Brexit
Inflation falls back for first time since June as #Brexit hit wanes
British inflation eased off its post-Brexit vote high in December, official data showed on Tuesday, suggesting the financial squeeze on many households could be about to get a little bit easier, write William Schomberg and David Milliken.
Consumer price inflation slipped to an annual rate of 3.0% in December, below November’s nearly six-year high of 3.1% and the first fall since June.
The figure was in line with the median forecast of economists in a Reuters poll.
Inflation jumped in Britain after the decision by voters in June 2016 to leave the European Union which hammered the value of the pound and pushed up the cost of imports.
In the eurozone, inflation was just 1.4% in December, less than half the rate in Britain.
The combination of high inflation and slow wage growth - as well as uncertainty about the terms on which Britain will leave the EU in 2019 - is expected to mean Britain grows more weakly than other European economies this year.
But the Office for National Statistics said it could not yet declare that inflation was definitely on the slide.
“It remains too early to say whether today’s slight fall is the start of any longer-term reduction in the rate of inflation,” James Tucker, an ONS statistician, said.
Tuesday’s official data showed growth in food prices slowed in December while airline fares rose less strongly than a year earlier, also pushing down on the overall inflation rate.
However, pressure in the pipeline grew as factory gate prices rose, confounding predictions of a fall.
The Bank of England has said it expects inflation peaked in late 2017 before falling slowly over the next three years to just above its 2% target.
Many private economists think the fall in inflation could be faster, possibly subsiding to 2% this year.
The BoE is widely expected to keep interest rates unchanged at 0.5% next month as it waits for signs that wages are rising more quickly.
On Monday (15 January), BoE rate-setter Silvana Tenreyro said she felt the central bank had “ample time” to look at the impact of its rate hike in November - the first in more than a decade - before moving again.

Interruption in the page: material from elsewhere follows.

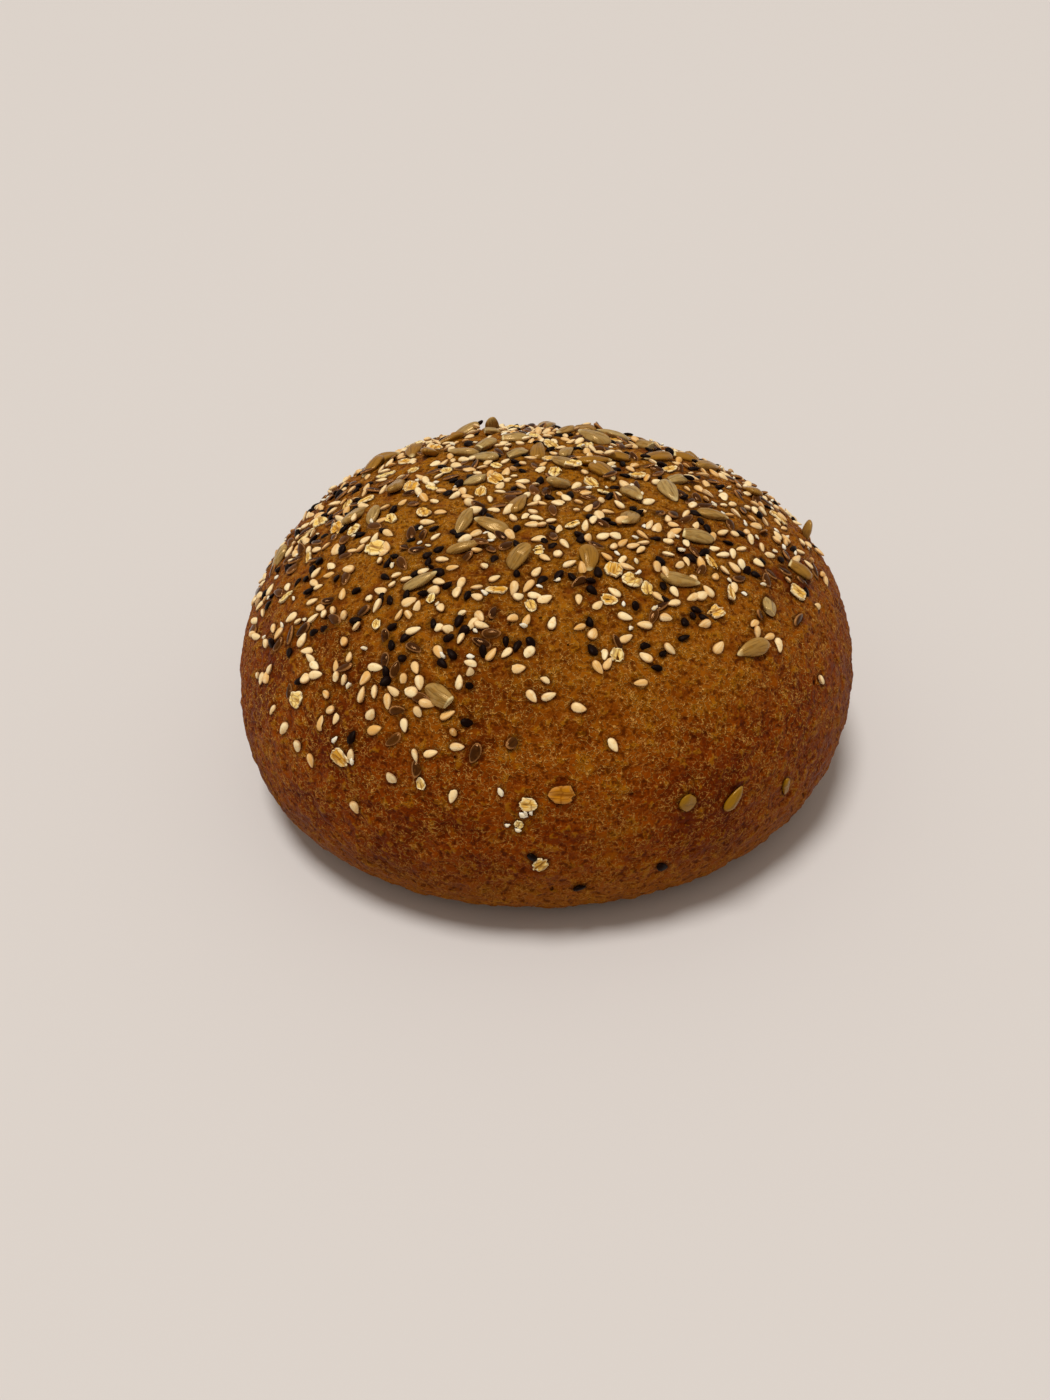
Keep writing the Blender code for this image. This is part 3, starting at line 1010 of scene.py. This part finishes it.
# Rolled oat, toasted: matte and floury, cream to golden, with pale frayed rims and amber cracks
FLAKE_COAT = SeedCoat(
    "toasted_rolled_oat",
    plain="#f7d67c", toasted="#de9f2e", mark="#fbe7a8", edge="#fdf0c4", groove="#84480a",
    roughness=0.7, mark_most=0.7, mark_spacing=0.30, edge_from=0.70, edge_most=0.7,
    tip_only=False, specular=0.08, glazed="#b4700e", fraying=0.9, cracking=0.6,
)
# Linseed: a smooth lacquered hull, dark red-brown, with a thin light rim
LINSEED_COAT = SeedCoat(
    "lacquered_linseed_hull",
    plain="#2c1204", toasted="#5c330c", mark="#1b0902", edge="#b98048", groove="#1a0603",
    roughness=0.15, mark_most=0.5, mark_spacing=0.6, edge_from=0.76, edge_most=0.9,
    tip_only=False, specular=0.38, glow="#e0a468",
)
# Hulled sesame: oily satin, cream, some toasted golden, darker round the rim
PALE_SESAME_COAT = SeedCoat(
    "hulled_sesame",
    plain="#fae0aa", toasted="#e0a654", mark="#fdeec4", edge="#a46428", groove="#c8965a",
    roughness=0.40, mark_most=0.5, mark_spacing=0.7, edge_from=0.80, edge_most=0.85,
    tip_only=False, specular=0.22,
)
# Unhulled black sesame: a thin dry hull, brown-black, with a faint cast on its facets
BLACK_SESAME_COAT = SeedCoat(
    "black_sesame_hull",
    plain="#090202", toasted="#140604", mark="#120605", edge="#070202", groove="#060202",
    roughness=0.46, mark_most=0.5, mark_spacing=0.5, edge_from=0.85, edge_most=0.5,
    tip_only=True, specular=0.12, glow="#c8a890",
)
# Broken oat meal: dry, floury and nearly white
CRUMB_COAT = SeedCoat(
    "broken_oat_meal",
    plain="#f6ecd2", toasted="#e6c98e", mark="#fbf4e0", edge="#fbf6e8", groove="#d8b47c",
    roughness=0.70, mark_most=0.5, mark_spacing=0.6, edge_from=0.5, edge_most=0.5,
    tip_only=False, specular=0.2,
)


def sphere(segments: int, rings: int) -> bmesh.types.BMesh:
    """A sphere of radius 1 with its poles along X, which keeps that form as its own frame.

    Args:
        segments: faces round it.
        rings: faces from pole to pole.

    Returns:
        The sphere.
    """
    made = bmesh.new()
    bmesh.ops.create_uvsphere(made, u_segments=segments, v_segments=rings, radius=1)
    bmesh.ops.rotate(made, verts=made.verts, matrix=Matrix.Rotation(math.pi / 2, 3, "Y"))
    own = made.verts.layers.float_vector.new("own")
    for vert in made.verts:
        vert[own] = (vert.co.x, vert.co.y, 0)
    return made


def pattern_shift(draw: random.Random, axes: int) -> Vector:
    """A random place to read a pattern from, so that no two variants are alike."""
    return Vector([draw.uniform(0, PATTERN_REACH) for _ in range(axes)] + [0] * (3 - axes))


def finished(shape: bmesh.types.BMesh, name: str) -> bpy.types.Mesh:
    """Turns a shape into a smooth mesh of this name, facing outwards."""
    for face in shape.faces:
        face.smooth = True
    bmesh.ops.recalc_face_normals(shape, faces=shape.faces)
    made = bpy.data.meshes.new(name)
    shape.to_mesh(made)
    shape.free()
    return made


@dataclass(frozen=True)
class Shaper:
    """Shapes one kind's pieces, each variant a little different."""

    topping: Topping
    variants: int
    segments: int
    rings: int
    seed: int
    bends: Range = (-0.08, 0.08)
    widths: Range = (0.9, 1.08)

    def mesh(self, number: int) -> bpy.types.Mesh:
        """Makes the mesh of one variant by its number, along X at true size."""
        shape = sphere(self.segments, self.rings)
        self.shape(shape, random.Random(self.seed * MOST_VARIANTS + number))
        return finished(shape, f"{self.topping.name}_variant_{number}")

    def shape(self, shape: bmesh.types.BMesh, draw: random.Random) -> None:
        """Shapes a flat drop, as sesame and linseed have.

        Args:
            shape: the sphere to shape.
            draw: the variant's random draws.
        """
        kind = self.topping
        bend = draw.uniform(*self.bends)
        wide = draw.uniform(*self.widths)
        for vert in shape.verts:
            x, y, z = vert.co
            share = kind.narrowing(x / 2)
            vert.co = (
                x * kind.length / 2,
                y * kind.width / 2 * share * wide + bend * x * x * kind.width,
                z * kind.thickness / 2 * share,
            )


@dataclass(frozen=True)
class KernelShaper(Shaper):
    """Shapes hulled sunflower kernels: plump, flat-sided, with a seam and some broken ends."""

    bends: Range = (-0.09, 0.09)
    widths: Range = (0.86, 1.12)
    ridges: int = 5
    ridge: float = 0.07
    lump: float = 0.10
    lump_detail: tuple[float, float, float] = (1.6, 1.8, 1.8)
    seam_slants: Range = (-0.25, 0.25)
    seam_width: float = 0.13
    seam_depth: float = 0.14
    seam_shade: float = 0.6
    belly: float = 0.85
    broken_share: float = 0.3
    breaks: Range = (0.3, 0.65)
    break_slant: Range = (0.10, 0.05)
    facets: int = 4
    facet_lean: float = 0.7
    facet_reach: Range = (0.72, 0.9)
    facet_press: float = 0.85

    def shape(self, shape: bmesh.types.BMesh, draw: random.Random) -> None:
        """Shapes a kernel.

        Args:
            shape: the sphere to shape.
            draw: the variant's random draws.
        """
        kind = self.topping
        own = shape.verts.layers.float_vector["own"]
        bend = draw.uniform(*self.bends)
        wide = draw.uniform(*self.widths)
        turn = draw.uniform(0, math.tau)
        seam = draw.uniform(*self.seam_slants)
        shift = pattern_shift(draw, 1)
        cut = draw.uniform(*self.breaks) if draw.random() < self.broken_share else 1.0
        for _ in range(self.facets):
            lean = draw.uniform(-self.facet_lean, self.facet_lean)
            facing = Vector((lean, draw.gauss(0, 1), draw.gauss(0, 1)))
            self.press(shape, facing.normalized(), draw.uniform(*self.facet_reach))
        for vert in shape.verts:
            x, y, z = vert.co
            inner = 1 - x * x
            body = 1 + self.ridge * math.cos(self.ridges * math.atan2(z, y) + turn) * inner
            spot = Vector([step * size for step, size in zip(vert.co, self.lump_detail)])
            body += self.lump * noise.noise(spot + shift)
            groove = math.exp(-(((y - seam * x) / self.seam_width) ** 2)) * inner * (z > 0)
            share = kind.narrowing(x / 2) * body
            top = z * (1 - self.seam_depth * groove) if z > 0 else z * self.belly
            clipped = min(x, cut + self.break_slant[0] * y + self.break_slant[1] * z)
            vert.co = (
                clipped * kind.length / 2,
                y * kind.width / 2 * share * wide + bend * x * x * kind.width,
                top * kind.thickness / 2 * share,
            )
            vert[own] = (x if cut == 1.0 or x < cut else 1.0, y, groove * self.seam_shade)

    def press(self, shape: bmesh.types.BMesh, facing: Vector, reach: float) -> None:
        """Presses a flat facet into the sphere, as its neighbours do to a kernel in the head.

        Args:
            shape: the sphere.
            facing: the facet's direction.
            reach: how far from the middle it lies.
        """
        for vert in shape.verts:
            over = vert.co.dot(facing) - reach
            if over > 0:
                vert.co -= facing * over * self.facet_press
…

The alternative measure of retail price inflation, which is used to calculate payments on government bonds and many commercial contracts, rose to a six-year high of 4.1% - pushed up by higher mortgage bills after the BoE rate hike.
Economists polled by Reuters had expected input prices to rise by 5.4%.
But manufacturers increased the prices they charged by 3.3% compared with a rise of 3.1% in November, stronger than all forecasts in the Reuters poll.
The ONS also said house prices in November rose by an annual 5.1% across the United Kingdom as a whole, slowing from October. Prices in London alone rose by a weaker 2.3%, the smallest increase since March.